__Record extracts__
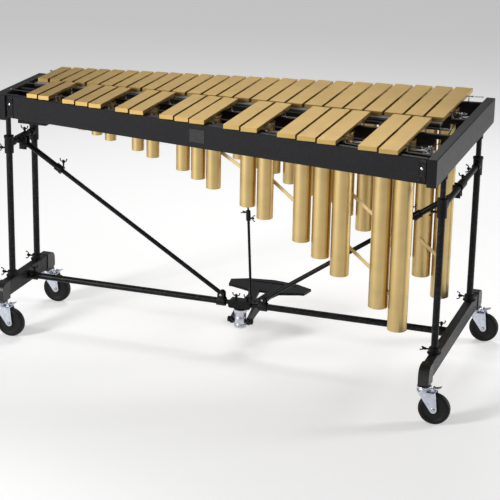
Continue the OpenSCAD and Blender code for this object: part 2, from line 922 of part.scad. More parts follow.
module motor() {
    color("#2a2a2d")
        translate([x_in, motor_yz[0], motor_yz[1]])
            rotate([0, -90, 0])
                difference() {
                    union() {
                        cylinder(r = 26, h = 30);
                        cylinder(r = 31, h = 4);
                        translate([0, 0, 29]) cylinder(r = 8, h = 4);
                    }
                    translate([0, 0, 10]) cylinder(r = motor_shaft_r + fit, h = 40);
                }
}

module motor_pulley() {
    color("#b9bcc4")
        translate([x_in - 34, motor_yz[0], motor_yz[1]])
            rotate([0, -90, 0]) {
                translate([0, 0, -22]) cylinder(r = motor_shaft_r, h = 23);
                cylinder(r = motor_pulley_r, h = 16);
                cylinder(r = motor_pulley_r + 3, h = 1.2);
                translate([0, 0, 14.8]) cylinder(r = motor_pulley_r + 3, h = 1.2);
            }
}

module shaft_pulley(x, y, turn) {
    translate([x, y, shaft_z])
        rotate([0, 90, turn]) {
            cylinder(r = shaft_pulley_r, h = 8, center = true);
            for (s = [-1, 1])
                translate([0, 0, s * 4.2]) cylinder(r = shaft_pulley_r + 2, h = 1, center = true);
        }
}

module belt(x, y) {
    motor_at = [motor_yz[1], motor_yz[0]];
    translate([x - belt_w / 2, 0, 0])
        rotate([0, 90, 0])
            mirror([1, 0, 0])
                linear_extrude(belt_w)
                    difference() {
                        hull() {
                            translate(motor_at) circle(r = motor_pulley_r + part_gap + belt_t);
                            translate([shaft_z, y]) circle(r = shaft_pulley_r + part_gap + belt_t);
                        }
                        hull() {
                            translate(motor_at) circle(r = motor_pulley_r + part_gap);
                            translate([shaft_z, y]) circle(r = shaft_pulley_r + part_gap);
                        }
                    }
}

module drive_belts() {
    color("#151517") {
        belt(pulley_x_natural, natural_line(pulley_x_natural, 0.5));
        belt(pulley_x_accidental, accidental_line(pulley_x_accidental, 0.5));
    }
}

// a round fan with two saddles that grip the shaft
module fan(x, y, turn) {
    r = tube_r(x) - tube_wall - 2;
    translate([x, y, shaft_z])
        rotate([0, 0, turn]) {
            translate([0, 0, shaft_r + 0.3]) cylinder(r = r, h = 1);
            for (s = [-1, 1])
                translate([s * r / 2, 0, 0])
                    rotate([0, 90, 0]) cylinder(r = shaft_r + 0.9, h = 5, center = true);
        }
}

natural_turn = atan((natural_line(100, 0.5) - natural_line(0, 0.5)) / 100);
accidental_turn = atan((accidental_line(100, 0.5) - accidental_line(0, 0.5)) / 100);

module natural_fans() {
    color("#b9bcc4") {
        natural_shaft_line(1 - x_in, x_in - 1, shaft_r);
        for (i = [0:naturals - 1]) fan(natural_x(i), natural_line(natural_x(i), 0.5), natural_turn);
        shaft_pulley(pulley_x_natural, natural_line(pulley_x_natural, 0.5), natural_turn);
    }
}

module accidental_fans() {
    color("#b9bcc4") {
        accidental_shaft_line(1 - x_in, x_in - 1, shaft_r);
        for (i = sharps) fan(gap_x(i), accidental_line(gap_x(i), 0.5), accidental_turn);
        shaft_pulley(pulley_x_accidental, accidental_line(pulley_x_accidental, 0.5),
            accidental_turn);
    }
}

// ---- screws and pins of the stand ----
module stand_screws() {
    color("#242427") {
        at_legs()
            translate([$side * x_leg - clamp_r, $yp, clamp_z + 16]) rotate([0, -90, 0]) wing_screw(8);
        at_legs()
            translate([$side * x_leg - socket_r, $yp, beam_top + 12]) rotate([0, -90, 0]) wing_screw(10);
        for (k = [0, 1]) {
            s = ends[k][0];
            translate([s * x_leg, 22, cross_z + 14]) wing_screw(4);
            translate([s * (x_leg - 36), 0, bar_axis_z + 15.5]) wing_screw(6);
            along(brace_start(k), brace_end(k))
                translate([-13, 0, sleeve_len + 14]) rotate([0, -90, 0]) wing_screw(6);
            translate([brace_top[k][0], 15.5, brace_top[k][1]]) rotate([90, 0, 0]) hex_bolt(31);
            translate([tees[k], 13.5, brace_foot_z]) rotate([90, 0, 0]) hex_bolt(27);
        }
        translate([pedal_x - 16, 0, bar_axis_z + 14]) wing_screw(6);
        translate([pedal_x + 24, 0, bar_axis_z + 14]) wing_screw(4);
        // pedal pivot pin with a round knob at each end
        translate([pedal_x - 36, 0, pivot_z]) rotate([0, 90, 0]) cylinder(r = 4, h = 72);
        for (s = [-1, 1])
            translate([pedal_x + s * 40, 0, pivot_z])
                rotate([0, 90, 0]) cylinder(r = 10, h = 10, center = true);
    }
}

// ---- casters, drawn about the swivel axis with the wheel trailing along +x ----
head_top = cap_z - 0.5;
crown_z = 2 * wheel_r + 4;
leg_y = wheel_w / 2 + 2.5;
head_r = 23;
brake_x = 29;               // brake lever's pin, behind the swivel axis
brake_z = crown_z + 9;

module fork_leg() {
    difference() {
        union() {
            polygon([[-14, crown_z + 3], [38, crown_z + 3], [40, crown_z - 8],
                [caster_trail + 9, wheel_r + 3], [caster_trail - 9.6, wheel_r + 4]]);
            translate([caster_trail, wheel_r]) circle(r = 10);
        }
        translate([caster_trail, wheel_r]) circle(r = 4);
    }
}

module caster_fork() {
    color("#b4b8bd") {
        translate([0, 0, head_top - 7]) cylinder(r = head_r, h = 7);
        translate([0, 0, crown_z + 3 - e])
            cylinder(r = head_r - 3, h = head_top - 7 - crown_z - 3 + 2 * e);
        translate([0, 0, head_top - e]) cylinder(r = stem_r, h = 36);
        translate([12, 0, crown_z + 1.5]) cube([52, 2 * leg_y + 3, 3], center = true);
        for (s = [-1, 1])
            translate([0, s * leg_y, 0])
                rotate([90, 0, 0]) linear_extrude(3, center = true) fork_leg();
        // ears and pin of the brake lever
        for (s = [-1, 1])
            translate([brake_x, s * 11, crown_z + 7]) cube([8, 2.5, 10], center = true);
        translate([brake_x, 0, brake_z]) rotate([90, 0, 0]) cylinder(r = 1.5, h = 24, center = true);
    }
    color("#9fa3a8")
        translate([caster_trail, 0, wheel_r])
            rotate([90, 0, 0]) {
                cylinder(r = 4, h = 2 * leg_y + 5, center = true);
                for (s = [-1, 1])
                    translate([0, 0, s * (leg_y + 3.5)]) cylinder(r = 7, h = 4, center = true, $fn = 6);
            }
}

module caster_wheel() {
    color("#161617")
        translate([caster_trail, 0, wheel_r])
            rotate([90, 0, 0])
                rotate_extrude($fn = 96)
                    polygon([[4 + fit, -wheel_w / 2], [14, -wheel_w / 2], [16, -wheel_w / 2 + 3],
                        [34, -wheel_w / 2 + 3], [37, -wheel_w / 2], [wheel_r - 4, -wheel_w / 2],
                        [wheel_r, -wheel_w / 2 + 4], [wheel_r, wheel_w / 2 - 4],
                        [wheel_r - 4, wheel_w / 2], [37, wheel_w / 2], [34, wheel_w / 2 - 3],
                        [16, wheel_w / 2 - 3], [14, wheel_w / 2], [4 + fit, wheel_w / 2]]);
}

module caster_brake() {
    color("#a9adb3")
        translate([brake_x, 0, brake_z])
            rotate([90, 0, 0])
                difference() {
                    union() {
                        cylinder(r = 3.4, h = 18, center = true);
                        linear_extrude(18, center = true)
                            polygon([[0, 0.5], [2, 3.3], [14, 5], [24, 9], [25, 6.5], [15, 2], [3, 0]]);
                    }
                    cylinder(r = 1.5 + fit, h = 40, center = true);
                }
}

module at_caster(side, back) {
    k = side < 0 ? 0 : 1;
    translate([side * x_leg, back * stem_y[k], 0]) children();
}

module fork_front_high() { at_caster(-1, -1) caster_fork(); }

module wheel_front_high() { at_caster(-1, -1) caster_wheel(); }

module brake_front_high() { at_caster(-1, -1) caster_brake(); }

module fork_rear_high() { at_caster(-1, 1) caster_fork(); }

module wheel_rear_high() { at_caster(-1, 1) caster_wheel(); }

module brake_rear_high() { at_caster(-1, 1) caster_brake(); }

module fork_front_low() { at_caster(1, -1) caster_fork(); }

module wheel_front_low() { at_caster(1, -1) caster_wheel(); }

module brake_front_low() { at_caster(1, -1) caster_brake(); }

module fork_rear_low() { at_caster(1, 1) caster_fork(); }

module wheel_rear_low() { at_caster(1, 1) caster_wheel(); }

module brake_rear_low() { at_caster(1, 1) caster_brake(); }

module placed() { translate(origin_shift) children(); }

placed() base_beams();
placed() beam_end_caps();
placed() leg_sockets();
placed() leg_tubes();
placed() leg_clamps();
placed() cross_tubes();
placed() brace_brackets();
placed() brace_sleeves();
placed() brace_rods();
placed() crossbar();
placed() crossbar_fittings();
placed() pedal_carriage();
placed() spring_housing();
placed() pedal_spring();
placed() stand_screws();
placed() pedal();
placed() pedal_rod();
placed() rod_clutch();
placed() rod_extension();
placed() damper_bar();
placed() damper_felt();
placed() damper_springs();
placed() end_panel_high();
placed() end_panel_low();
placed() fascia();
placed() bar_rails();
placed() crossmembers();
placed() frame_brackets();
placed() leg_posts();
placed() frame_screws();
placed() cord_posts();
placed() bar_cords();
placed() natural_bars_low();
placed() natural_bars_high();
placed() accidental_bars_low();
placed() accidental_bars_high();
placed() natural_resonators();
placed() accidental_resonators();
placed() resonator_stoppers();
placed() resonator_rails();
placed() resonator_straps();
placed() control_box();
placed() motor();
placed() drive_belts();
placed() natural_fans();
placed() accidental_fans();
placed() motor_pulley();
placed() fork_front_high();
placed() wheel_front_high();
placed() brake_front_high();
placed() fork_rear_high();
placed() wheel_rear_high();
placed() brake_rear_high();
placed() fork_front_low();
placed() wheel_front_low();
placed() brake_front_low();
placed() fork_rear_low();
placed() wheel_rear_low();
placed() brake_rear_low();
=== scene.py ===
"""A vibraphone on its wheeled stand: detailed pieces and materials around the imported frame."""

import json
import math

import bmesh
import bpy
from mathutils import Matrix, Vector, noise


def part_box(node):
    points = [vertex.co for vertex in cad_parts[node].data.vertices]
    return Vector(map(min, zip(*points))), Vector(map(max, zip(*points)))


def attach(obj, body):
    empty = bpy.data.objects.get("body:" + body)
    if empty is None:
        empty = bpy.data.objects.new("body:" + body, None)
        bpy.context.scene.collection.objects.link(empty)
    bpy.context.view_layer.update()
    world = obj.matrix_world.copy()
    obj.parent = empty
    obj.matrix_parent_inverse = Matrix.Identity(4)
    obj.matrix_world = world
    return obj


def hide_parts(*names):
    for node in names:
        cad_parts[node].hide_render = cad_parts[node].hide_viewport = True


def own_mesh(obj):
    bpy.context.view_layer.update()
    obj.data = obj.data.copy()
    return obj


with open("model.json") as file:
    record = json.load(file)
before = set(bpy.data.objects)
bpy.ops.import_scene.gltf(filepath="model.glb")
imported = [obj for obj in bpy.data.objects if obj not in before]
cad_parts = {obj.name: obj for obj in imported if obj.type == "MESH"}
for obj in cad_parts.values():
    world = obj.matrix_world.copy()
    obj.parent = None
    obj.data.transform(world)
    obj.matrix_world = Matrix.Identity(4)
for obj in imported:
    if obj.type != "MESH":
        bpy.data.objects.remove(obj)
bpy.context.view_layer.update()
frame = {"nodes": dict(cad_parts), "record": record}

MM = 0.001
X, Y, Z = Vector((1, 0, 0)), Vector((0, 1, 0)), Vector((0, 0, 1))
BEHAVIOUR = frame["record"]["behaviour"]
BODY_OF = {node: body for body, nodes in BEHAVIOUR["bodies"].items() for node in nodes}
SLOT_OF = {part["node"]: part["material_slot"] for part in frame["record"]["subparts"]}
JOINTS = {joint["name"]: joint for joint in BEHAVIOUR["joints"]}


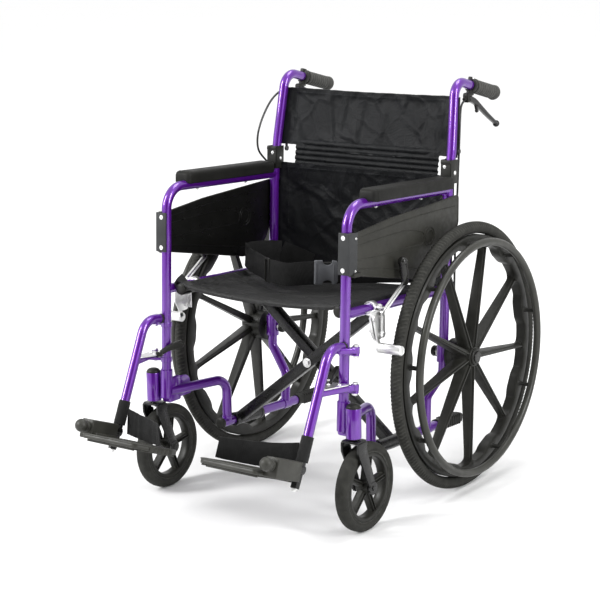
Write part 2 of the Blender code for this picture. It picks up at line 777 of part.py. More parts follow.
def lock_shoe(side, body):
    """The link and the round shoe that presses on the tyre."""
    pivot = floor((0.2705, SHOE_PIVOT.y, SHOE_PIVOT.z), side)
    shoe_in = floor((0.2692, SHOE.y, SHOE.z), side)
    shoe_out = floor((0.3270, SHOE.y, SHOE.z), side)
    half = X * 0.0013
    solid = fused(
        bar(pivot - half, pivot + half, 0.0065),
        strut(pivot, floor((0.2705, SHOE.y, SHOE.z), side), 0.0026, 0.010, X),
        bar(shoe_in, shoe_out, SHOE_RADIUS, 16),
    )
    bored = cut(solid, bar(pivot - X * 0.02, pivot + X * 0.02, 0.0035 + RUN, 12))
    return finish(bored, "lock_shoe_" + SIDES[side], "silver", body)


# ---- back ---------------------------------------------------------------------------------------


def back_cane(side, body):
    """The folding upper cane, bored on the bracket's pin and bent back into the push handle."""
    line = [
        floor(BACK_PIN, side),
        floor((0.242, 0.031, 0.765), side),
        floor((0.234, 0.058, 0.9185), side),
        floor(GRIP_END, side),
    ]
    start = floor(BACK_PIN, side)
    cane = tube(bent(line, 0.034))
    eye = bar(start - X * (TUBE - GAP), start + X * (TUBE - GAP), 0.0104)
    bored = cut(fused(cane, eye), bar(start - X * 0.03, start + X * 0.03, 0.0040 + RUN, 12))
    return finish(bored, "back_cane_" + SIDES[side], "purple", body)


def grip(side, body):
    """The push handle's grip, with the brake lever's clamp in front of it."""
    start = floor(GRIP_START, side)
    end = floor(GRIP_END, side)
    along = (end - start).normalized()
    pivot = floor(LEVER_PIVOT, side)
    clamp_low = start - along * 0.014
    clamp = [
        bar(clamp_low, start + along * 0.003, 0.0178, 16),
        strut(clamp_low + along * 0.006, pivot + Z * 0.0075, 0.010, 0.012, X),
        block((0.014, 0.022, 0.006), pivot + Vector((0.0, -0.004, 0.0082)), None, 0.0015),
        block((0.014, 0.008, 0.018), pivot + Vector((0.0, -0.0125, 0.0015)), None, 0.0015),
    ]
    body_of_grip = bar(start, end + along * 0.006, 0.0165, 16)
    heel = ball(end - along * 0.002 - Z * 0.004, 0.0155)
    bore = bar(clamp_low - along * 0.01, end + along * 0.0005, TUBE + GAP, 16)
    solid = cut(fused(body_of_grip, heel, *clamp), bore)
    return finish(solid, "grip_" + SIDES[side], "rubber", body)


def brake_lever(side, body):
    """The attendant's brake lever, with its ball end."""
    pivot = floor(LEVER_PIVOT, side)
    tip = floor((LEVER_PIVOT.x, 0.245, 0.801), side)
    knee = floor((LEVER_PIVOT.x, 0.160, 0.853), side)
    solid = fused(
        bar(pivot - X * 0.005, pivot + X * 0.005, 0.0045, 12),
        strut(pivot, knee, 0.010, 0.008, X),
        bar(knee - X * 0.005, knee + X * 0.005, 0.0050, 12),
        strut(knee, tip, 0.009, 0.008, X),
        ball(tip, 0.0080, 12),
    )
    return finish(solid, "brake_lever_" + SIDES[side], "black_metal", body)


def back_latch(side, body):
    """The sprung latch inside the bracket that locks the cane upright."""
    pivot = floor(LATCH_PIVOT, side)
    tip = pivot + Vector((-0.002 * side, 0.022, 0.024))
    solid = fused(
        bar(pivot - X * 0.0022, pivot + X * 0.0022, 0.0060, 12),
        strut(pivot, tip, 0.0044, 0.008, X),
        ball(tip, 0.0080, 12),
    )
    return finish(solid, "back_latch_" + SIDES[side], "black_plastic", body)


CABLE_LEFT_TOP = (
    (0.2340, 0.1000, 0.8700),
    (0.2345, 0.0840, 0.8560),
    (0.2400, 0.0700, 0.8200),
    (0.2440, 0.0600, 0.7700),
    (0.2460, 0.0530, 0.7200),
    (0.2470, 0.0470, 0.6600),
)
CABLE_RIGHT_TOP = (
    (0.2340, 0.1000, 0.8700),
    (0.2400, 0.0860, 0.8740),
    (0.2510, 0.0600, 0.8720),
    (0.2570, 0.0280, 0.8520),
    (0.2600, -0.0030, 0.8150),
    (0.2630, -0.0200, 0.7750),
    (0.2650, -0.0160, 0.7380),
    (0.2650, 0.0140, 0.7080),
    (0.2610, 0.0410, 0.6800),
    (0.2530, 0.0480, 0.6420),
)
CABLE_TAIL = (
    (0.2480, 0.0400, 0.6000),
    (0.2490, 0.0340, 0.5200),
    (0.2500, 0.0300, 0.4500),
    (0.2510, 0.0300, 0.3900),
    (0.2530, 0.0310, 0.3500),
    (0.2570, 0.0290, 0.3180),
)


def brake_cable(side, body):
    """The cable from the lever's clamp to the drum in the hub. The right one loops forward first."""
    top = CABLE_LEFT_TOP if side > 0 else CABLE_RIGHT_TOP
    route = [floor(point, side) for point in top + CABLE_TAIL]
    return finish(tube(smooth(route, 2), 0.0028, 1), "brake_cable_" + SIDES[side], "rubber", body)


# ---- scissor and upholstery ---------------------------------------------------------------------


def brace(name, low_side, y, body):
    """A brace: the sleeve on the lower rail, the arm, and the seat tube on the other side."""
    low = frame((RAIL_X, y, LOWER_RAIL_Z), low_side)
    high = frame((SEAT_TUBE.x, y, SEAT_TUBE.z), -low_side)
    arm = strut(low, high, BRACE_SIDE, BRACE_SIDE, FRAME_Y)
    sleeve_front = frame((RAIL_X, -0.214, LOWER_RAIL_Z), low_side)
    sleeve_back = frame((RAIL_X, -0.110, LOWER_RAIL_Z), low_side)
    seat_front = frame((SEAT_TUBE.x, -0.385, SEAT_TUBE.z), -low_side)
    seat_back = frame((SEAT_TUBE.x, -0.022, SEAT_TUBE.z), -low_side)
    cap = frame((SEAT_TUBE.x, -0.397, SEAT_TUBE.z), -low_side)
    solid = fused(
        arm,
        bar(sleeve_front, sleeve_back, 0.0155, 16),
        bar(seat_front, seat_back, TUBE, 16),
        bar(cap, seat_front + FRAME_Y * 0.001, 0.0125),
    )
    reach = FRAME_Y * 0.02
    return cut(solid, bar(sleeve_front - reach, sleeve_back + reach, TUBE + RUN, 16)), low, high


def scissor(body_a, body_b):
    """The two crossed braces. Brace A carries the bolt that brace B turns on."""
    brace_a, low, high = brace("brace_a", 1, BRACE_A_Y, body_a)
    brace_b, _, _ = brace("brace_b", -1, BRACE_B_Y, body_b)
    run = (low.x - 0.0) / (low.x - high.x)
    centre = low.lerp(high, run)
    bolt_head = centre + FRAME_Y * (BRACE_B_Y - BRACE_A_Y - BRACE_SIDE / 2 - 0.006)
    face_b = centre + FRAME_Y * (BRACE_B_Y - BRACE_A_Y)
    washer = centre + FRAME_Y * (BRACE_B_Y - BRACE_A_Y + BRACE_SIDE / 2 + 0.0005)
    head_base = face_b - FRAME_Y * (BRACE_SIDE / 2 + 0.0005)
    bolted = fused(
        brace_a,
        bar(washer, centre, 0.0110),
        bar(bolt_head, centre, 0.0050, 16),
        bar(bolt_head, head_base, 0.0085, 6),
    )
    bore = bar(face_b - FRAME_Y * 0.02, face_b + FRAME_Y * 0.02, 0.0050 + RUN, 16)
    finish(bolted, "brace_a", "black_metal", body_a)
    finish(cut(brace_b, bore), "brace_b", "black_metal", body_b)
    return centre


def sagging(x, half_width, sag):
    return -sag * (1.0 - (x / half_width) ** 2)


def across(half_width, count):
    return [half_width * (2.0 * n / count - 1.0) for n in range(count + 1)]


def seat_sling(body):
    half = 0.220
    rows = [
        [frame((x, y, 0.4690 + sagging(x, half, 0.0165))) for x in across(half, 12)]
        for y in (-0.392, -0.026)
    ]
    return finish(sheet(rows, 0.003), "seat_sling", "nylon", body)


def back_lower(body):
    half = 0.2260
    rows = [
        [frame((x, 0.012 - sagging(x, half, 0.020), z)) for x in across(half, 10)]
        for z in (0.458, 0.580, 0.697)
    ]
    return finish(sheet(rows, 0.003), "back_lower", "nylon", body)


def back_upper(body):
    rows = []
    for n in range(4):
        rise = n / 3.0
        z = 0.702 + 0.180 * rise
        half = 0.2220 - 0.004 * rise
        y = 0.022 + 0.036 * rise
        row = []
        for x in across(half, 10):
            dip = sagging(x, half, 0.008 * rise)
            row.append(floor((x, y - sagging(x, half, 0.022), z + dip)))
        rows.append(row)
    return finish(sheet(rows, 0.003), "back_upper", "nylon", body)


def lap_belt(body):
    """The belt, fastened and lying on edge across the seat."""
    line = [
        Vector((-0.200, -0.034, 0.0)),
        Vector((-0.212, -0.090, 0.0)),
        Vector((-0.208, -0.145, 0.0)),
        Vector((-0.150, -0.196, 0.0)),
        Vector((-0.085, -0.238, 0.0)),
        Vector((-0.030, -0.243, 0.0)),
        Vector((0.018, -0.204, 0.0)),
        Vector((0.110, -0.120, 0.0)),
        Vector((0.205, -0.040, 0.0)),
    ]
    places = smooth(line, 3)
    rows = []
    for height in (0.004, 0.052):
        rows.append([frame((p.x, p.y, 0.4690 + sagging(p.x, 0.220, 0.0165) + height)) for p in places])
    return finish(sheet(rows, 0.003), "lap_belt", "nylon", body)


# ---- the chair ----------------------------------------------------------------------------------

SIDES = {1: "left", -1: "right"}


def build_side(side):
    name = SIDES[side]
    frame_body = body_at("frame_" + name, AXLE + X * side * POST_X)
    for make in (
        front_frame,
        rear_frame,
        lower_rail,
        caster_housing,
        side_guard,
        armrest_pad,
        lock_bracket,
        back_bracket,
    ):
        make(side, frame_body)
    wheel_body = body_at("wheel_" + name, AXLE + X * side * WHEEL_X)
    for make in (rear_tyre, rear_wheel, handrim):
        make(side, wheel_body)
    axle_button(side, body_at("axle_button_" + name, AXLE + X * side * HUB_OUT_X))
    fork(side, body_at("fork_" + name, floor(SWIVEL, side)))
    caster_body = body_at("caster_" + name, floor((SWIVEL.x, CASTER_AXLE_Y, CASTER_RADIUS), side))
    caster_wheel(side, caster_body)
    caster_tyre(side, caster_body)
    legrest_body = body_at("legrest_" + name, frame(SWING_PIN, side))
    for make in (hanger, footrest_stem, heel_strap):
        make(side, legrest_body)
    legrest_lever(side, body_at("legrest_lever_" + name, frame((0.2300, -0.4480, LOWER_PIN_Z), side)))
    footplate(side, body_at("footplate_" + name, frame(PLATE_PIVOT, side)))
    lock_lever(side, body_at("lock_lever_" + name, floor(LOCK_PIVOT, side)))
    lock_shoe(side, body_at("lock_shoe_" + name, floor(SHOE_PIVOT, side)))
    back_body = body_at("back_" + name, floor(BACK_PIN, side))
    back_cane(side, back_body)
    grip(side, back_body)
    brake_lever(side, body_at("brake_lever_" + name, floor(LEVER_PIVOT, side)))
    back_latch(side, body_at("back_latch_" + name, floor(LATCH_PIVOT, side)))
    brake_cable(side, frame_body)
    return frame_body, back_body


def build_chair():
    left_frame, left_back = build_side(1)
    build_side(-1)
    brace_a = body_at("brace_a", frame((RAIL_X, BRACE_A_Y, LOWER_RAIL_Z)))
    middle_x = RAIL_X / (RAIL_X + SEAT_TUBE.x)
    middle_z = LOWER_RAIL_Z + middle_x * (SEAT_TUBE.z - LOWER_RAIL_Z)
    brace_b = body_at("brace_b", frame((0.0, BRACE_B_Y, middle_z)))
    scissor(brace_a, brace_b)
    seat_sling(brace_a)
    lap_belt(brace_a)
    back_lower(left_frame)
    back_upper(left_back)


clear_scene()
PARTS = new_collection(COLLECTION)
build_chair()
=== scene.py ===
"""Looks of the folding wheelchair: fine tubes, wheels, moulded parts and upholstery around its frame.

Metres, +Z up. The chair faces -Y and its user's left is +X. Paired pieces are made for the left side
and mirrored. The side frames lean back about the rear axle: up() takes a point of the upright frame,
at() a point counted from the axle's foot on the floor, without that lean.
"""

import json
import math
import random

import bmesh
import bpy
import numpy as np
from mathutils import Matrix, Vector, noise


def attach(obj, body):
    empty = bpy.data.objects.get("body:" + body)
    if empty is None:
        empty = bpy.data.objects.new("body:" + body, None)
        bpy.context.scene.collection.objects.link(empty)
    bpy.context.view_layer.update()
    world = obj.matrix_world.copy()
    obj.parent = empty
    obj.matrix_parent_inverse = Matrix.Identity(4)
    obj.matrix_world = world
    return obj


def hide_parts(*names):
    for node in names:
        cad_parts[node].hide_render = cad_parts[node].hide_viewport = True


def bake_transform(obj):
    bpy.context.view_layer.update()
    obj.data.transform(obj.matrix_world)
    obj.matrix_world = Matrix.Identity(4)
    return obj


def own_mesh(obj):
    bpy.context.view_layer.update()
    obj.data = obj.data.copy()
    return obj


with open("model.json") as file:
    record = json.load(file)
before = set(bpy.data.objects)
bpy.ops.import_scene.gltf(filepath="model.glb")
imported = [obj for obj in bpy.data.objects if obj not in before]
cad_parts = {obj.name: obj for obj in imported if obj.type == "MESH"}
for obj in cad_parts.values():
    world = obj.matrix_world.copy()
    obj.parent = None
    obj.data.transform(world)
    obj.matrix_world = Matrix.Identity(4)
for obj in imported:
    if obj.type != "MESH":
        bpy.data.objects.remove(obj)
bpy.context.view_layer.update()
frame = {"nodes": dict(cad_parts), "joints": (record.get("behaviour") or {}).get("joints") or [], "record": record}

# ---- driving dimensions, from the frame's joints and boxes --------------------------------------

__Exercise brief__
Check every line of the data, and copy the ones that contain "this".

__Response to the exercise__
Continue the OpenSCAD and Blender code for this object: part 2, from line 922 of part.scad. More parts follow.
Write part 2 of the Blender code for this picture. It picks up at line 777 of part.py. More parts follow.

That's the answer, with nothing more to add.